Let's understand the basics of Kafka Topics. Topics are categories of data feed to which messages/ stream of data gets published. You can think of Kafka topic as a file to which some source system/systems write data to. Kafka topics are always multi-subscribed that means each topic can be read by one or more consumers. Just like a file, a topic name should be unique.
Each topic is split into one or more partitions. Each partition is ordered, an immutable set of records. By ordered means, when a new message gets attached to partition it gets incremental id assigned to it called Offset. Each partition has its own offset starting from 0. Immutable means once a message is attached to partition we cannot modify that message. Following image represents partition data for some topic
As we know, Kafka has many servers know as Brokers. Each broker contains some of the Kafka topics partitions. Each partition has one broker which acts as a leader and one or more broker which acts as followers. All the read and write of that partition will be handled by the leader server and changes will get replicated to all followers. In the case of a leader goes down because of some reason, one of the followers will become the new leader for that partition automatically.
Kafka replicates each message multiple times on different servers for fault tolerance. So, even if one of the servers goes down we can use replicated data from another server. Each topic has its own replication factor. Ideally, 3 is a safe replication factor in Kafka. One point should be noted that you cannot have a replication factor more than the number of servers in your Kafka cluster. Because Kafka will keep the copy of data on the same server for obvious reasons.
Creating a Topic:
Now that we have seen some basic information about Kafka Topics lets create our first topic using Kafka commands. We can type kafka-topic in command prompt and it will show us details about how we can create a topic in Kafka.
For creating topic we need to use the following command
kafka-topics --zookeeper localhost:2181 --create --topic test --partitions 3 --replication-factor 1
We have to provide a topic name, a number of partitions in that topic, its replication factor along with the address of Kafka's zookeeper server.
In this step, we have created 'test' topic. We can see that if we try to create a topic with the same name then we will get an error that Topic 'test' already exists.
List and describing topics
We get a list of all topics using the following command.
kafka-topics --zookeeper localhost:2181 --list
This will give you a list of all topics present in Kafka server. There is a topic named '__consumer_offsets' which stores offset value for each consumer while reading from any topic on that Kafka server.

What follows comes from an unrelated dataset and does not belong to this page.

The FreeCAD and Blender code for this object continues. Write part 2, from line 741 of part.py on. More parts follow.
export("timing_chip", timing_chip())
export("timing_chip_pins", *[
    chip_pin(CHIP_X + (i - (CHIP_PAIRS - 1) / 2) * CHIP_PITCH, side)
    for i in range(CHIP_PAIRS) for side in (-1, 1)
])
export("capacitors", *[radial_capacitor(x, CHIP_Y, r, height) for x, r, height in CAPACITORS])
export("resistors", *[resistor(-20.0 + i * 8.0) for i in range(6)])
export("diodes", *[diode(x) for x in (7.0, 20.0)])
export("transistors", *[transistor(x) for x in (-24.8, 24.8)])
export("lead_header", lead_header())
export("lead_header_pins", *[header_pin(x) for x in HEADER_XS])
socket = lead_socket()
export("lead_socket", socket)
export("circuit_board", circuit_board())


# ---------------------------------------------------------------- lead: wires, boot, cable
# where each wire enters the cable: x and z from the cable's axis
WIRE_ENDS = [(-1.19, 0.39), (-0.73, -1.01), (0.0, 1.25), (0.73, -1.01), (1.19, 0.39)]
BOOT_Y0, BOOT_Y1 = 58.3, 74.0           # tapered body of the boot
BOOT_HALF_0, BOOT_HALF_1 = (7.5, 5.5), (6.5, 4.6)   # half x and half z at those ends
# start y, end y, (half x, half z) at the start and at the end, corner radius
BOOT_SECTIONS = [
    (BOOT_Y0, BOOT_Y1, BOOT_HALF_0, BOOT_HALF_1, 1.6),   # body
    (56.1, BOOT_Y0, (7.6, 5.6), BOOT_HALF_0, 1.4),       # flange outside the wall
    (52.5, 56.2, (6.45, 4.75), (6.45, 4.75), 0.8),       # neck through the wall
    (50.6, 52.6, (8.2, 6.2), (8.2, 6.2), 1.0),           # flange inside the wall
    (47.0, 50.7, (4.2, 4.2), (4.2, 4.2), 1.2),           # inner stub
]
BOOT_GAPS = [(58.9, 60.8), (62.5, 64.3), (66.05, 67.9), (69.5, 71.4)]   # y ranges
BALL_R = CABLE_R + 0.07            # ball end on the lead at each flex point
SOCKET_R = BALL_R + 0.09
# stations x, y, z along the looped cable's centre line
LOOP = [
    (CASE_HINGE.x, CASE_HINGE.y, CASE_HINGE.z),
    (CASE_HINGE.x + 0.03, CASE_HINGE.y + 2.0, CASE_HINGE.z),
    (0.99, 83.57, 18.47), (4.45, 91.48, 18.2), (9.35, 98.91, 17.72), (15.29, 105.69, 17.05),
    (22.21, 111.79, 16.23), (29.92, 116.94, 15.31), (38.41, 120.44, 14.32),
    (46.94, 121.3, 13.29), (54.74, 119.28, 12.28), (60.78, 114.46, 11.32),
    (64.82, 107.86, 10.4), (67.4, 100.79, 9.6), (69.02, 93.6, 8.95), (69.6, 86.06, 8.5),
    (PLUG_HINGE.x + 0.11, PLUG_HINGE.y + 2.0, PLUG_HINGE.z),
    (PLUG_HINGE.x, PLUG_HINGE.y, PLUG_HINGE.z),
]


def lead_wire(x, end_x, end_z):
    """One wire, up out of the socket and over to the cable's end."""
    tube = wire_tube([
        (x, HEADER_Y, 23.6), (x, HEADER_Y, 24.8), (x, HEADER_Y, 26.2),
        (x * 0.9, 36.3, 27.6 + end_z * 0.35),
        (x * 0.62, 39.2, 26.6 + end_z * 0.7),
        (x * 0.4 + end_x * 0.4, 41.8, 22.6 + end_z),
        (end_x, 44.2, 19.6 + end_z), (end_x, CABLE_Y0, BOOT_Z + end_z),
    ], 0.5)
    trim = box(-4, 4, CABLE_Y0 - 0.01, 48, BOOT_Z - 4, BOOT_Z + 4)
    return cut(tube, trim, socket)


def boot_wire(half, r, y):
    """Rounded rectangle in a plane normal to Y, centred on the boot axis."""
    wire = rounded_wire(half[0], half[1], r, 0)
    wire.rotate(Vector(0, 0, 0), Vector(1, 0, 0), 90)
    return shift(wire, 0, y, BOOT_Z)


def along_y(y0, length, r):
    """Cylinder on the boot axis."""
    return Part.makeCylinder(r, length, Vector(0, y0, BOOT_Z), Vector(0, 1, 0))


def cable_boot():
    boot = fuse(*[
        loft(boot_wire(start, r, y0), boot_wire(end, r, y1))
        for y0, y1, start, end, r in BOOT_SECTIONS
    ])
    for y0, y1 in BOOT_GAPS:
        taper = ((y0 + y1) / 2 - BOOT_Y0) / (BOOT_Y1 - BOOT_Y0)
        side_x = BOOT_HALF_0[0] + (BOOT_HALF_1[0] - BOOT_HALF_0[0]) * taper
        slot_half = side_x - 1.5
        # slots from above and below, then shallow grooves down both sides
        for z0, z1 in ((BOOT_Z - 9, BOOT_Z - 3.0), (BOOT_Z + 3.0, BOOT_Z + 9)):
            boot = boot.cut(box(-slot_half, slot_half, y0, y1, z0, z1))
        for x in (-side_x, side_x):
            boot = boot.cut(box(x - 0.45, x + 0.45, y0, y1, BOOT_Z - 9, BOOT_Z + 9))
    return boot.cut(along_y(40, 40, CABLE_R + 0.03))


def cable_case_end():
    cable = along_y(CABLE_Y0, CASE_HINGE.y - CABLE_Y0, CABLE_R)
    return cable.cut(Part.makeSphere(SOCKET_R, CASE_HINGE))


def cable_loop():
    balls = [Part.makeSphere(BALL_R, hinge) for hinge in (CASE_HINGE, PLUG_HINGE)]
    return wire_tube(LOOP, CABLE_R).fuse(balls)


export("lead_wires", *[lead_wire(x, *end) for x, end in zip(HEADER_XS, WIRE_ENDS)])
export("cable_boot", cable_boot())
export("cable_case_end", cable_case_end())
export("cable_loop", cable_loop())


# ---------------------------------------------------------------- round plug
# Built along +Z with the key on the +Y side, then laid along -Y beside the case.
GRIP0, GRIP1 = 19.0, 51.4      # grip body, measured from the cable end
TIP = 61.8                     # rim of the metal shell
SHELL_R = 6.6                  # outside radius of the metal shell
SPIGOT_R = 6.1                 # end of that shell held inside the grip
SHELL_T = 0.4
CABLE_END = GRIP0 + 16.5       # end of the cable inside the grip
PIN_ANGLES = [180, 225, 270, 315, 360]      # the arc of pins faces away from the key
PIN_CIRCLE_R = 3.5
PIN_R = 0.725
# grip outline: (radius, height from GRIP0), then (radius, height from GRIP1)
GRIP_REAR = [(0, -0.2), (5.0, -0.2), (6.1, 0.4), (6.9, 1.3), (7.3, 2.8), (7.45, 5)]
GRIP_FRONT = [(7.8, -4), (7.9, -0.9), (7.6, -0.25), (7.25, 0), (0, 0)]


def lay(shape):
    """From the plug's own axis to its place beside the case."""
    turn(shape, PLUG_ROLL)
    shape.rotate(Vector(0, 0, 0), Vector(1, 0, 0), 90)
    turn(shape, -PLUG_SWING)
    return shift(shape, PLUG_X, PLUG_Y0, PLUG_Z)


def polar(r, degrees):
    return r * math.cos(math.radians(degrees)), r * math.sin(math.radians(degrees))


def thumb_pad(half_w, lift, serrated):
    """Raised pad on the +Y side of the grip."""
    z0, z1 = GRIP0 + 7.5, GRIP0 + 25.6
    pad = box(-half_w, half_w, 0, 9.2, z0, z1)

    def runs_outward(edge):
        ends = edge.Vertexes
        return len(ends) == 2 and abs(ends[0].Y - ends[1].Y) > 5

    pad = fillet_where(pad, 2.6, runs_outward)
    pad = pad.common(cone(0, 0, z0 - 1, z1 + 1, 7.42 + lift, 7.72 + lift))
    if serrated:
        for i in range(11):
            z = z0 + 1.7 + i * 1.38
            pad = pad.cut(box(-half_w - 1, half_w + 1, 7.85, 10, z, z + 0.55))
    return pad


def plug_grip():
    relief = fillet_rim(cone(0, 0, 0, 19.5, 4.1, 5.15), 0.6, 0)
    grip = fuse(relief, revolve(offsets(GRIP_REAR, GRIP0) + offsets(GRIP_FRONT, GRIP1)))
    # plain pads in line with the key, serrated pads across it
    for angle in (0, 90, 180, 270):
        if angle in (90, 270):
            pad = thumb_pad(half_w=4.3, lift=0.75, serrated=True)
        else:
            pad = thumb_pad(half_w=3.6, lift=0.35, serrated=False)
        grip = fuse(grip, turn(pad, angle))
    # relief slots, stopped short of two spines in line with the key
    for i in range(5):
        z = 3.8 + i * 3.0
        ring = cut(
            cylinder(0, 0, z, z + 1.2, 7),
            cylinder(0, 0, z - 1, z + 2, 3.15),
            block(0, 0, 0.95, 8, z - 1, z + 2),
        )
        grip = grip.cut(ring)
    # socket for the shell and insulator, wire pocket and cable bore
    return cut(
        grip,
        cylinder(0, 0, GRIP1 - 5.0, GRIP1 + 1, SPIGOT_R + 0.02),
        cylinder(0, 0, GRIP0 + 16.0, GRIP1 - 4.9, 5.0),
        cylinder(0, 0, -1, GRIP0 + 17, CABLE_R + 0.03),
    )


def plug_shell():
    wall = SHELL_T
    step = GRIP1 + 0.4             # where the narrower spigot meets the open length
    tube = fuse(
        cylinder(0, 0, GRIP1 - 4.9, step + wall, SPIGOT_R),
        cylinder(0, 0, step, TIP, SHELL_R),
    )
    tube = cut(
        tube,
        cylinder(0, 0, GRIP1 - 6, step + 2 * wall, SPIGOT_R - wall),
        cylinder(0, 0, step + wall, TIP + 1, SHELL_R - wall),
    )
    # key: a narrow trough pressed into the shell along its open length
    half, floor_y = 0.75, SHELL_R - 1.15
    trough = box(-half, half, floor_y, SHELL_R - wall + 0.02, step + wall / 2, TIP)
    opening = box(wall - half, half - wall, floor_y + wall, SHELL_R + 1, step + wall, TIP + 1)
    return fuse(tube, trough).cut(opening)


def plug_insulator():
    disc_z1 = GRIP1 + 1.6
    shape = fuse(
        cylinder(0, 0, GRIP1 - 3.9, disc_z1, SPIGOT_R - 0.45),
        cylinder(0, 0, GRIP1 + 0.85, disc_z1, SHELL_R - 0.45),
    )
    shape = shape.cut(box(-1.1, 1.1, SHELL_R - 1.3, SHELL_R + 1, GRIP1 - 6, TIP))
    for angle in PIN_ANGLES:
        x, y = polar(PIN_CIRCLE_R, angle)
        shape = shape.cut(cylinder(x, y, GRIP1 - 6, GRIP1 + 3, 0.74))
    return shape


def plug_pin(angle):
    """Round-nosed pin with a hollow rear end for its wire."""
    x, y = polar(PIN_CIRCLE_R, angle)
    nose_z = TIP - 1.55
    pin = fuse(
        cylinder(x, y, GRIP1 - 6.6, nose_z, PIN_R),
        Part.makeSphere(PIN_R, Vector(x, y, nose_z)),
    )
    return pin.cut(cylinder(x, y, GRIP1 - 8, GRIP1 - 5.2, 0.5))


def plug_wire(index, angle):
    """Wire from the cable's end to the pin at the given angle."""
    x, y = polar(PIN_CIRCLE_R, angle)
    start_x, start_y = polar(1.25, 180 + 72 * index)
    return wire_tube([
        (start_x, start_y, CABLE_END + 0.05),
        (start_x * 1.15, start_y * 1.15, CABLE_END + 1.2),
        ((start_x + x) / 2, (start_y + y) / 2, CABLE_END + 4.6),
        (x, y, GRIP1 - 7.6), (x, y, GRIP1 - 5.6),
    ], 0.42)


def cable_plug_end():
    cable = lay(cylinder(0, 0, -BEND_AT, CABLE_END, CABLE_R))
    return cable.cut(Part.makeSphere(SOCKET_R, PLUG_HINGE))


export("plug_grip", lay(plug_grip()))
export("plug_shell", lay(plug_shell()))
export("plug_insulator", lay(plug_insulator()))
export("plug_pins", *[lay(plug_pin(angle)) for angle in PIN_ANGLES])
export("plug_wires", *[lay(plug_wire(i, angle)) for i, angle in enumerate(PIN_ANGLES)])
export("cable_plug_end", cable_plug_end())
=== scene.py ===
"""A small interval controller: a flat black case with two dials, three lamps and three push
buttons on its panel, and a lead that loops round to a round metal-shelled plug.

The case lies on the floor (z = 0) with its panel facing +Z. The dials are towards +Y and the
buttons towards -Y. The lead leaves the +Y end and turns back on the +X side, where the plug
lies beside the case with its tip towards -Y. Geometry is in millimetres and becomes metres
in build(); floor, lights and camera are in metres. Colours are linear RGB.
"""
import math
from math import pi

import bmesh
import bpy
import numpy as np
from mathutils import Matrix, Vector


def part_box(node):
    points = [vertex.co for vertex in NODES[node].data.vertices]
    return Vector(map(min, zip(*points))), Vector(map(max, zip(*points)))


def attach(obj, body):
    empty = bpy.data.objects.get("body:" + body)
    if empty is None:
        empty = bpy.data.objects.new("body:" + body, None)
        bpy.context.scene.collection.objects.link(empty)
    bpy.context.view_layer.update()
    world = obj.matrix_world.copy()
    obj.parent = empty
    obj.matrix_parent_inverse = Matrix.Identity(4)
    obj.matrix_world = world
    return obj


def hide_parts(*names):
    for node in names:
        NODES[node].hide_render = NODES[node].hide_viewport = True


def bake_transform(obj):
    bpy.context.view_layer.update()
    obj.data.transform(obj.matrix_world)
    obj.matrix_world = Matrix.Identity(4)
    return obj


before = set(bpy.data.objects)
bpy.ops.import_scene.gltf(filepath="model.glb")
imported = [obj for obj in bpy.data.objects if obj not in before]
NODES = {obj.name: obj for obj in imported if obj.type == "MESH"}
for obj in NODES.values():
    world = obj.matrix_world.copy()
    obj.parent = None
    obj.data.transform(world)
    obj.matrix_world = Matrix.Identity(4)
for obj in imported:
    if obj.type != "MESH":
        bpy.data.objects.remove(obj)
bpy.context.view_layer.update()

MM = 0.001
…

More on that when we look into Consumers in Kafka.
We can also describe the topic to see what are its configurations like partition, replication factor, etc.
kafka-topics --zookeeper localhost:2181 --describe --topic test
Here we can see that our topic has 3 partitions and 0 replicas as we have specified replication factor as 1 while creating a topic. We can also see the leader of each partition. As this Kafka server is running on a single machine, all partitions have the same leader 0.

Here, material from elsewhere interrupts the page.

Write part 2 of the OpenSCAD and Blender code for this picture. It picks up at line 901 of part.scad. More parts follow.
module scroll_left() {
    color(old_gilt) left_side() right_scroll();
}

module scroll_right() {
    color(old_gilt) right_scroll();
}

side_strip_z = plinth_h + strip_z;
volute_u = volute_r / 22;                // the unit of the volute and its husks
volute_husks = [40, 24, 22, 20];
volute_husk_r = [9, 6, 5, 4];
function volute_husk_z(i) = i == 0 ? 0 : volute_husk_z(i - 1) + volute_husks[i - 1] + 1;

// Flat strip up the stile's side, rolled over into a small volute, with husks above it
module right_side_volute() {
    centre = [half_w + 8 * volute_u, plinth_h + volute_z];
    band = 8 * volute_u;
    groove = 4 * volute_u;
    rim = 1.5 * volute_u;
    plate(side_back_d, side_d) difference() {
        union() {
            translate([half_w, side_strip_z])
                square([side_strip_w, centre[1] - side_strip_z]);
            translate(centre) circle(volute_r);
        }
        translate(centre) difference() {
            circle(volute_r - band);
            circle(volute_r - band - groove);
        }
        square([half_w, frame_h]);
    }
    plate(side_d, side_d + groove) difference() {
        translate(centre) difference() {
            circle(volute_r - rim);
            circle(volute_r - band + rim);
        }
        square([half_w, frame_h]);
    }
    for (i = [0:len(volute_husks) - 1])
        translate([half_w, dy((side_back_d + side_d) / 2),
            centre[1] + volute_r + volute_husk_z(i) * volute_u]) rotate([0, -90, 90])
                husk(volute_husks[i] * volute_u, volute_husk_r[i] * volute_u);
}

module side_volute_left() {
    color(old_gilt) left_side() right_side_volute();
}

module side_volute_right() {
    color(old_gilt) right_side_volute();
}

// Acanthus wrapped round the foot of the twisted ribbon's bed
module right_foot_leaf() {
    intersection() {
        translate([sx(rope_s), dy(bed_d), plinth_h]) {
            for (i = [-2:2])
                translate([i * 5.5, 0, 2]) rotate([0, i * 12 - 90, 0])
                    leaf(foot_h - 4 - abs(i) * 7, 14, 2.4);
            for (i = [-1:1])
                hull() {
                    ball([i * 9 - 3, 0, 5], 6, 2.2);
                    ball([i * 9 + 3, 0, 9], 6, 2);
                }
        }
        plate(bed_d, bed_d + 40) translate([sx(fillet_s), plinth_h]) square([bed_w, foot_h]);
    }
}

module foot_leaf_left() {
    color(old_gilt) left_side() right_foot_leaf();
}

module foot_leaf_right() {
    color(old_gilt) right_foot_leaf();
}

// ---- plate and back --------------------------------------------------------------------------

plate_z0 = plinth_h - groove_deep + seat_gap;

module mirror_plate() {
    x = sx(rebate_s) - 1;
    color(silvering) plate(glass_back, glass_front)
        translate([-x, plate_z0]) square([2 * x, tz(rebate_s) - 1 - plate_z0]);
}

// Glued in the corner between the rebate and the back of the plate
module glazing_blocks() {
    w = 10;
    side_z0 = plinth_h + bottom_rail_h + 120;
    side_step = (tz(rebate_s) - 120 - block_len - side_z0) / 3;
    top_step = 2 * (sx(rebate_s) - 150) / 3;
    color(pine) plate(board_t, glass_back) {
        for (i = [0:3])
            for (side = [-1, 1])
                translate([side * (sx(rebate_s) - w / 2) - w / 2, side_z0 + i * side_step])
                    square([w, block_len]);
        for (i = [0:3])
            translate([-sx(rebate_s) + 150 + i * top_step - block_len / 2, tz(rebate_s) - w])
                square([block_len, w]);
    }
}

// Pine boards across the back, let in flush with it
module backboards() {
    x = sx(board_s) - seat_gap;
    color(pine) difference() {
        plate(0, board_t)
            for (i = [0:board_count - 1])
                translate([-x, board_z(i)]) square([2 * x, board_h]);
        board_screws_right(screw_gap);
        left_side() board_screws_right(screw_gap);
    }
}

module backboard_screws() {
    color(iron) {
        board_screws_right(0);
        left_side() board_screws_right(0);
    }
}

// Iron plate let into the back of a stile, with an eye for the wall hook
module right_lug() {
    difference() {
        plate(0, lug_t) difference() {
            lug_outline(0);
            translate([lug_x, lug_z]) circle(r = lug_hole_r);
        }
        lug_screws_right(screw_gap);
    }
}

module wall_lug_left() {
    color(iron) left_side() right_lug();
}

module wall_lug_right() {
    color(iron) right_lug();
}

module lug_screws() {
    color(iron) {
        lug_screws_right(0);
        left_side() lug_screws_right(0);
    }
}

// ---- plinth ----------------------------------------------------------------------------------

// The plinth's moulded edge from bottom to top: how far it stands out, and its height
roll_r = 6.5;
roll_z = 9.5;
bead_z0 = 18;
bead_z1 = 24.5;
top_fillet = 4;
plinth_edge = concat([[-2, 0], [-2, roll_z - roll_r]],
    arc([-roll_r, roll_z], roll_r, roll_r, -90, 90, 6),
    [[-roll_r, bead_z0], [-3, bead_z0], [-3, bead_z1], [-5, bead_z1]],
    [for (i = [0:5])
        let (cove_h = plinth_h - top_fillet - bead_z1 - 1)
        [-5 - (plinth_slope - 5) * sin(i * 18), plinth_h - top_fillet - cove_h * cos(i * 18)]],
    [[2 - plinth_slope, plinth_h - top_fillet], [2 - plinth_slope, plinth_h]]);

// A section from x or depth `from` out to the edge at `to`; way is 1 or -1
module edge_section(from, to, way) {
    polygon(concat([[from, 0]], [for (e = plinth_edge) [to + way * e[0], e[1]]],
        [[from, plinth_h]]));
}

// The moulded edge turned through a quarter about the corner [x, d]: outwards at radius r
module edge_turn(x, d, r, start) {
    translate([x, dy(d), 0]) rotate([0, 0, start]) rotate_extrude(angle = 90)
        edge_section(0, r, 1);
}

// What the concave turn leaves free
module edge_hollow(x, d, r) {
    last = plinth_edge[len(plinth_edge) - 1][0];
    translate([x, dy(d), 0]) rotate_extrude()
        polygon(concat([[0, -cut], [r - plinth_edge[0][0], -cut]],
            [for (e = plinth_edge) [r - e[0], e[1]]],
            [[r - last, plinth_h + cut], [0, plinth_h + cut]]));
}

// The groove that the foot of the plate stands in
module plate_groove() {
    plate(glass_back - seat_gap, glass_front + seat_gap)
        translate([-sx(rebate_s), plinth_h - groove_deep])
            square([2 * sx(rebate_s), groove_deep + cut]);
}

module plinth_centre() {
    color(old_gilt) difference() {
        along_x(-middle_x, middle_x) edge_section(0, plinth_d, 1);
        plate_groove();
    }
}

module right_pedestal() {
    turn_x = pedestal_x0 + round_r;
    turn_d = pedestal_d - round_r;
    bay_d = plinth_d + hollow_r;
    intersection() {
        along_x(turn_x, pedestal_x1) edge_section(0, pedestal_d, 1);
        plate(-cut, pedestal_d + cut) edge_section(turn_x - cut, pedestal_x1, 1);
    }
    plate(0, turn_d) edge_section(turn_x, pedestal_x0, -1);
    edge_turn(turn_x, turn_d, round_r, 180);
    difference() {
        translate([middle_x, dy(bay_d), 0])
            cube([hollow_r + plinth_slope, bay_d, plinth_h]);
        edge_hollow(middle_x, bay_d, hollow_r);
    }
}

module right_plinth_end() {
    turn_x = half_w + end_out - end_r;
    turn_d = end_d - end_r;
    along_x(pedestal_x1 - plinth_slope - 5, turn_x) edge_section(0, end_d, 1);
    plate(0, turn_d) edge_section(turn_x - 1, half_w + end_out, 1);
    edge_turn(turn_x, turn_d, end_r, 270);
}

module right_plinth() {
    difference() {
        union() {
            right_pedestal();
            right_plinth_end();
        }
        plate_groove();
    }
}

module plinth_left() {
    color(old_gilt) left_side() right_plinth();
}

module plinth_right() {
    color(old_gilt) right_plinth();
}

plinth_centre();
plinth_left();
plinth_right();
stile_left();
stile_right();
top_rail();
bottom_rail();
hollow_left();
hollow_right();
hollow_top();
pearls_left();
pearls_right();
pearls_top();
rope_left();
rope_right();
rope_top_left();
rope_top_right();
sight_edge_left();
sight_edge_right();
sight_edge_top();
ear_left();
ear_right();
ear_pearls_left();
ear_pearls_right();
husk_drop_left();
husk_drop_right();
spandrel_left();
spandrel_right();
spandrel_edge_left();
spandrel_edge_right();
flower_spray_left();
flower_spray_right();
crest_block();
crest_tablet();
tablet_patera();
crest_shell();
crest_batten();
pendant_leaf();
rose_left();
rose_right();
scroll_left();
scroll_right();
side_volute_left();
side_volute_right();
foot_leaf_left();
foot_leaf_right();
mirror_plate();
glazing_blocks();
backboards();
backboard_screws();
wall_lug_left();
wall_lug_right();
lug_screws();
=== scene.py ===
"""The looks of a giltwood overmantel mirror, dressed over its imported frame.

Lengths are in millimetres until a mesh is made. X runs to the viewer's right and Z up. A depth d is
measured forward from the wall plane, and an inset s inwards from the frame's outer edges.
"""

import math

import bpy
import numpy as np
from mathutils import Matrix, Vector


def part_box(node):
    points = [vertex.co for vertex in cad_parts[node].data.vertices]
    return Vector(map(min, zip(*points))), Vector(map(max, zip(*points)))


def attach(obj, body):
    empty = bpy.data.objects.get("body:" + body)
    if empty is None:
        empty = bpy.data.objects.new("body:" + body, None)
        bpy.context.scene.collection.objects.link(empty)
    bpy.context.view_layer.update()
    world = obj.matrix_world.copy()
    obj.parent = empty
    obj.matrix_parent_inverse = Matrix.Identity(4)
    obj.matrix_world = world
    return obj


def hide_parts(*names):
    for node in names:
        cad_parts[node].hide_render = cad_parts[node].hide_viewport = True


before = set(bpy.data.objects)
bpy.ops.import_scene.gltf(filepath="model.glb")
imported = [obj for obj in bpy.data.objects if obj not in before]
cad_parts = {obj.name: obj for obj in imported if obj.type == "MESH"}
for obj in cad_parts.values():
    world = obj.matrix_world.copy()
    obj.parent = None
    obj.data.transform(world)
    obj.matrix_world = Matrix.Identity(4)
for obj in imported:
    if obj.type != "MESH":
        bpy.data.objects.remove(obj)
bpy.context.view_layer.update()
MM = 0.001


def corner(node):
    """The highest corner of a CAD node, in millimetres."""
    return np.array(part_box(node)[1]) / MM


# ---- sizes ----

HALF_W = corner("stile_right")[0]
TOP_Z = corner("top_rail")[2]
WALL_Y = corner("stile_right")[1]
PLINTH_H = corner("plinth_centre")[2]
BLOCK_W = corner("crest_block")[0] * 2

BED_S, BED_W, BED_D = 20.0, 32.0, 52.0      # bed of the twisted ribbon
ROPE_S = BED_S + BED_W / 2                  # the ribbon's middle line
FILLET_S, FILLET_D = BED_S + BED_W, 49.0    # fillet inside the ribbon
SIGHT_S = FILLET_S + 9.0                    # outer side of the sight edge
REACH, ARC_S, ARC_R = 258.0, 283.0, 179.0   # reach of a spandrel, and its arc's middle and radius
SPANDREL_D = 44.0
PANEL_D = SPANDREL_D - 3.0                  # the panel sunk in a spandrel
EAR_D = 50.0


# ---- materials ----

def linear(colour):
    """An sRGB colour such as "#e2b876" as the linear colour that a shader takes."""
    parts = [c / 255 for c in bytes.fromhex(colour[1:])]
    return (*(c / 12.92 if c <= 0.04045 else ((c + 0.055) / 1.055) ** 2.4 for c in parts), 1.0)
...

Once consumer reads that message from that topic Kafka still retains that message depending on the retention policy. Kafka server has the retention policy of 2 weeks by default. But each topic can have its own retention period depending on the requirement. It is possible to change the topic configuration after its creation. Also, there are other topic configurations like clean up policy, compression type, etc. We will see how we can configure a topic using Kafka commands.
kafka-topics --zookeeper localhost:2181 --topic test --alter --config cleanup.policy=delete \ delete.retention.ms=3600000
Generally, It is not often that we need to delete the topic from Kafka. If you need you can always create a new topic and write messages to that. But if there is a necessity to delete the topic then you can use the following command to delete the Kafka topic.
kafka-topics --zookeeper localhost:2181 --topic test --delete
Topic deletion is enabled by default in new Kafka versions ( from 1.0.0 and above). If you are using older versions of Kafka, you have to change the configuration of broker delete.topic.enable to true (by default false in older versions)
These are some basics of Kafka topics. In the next article, we will look into Kafka producers.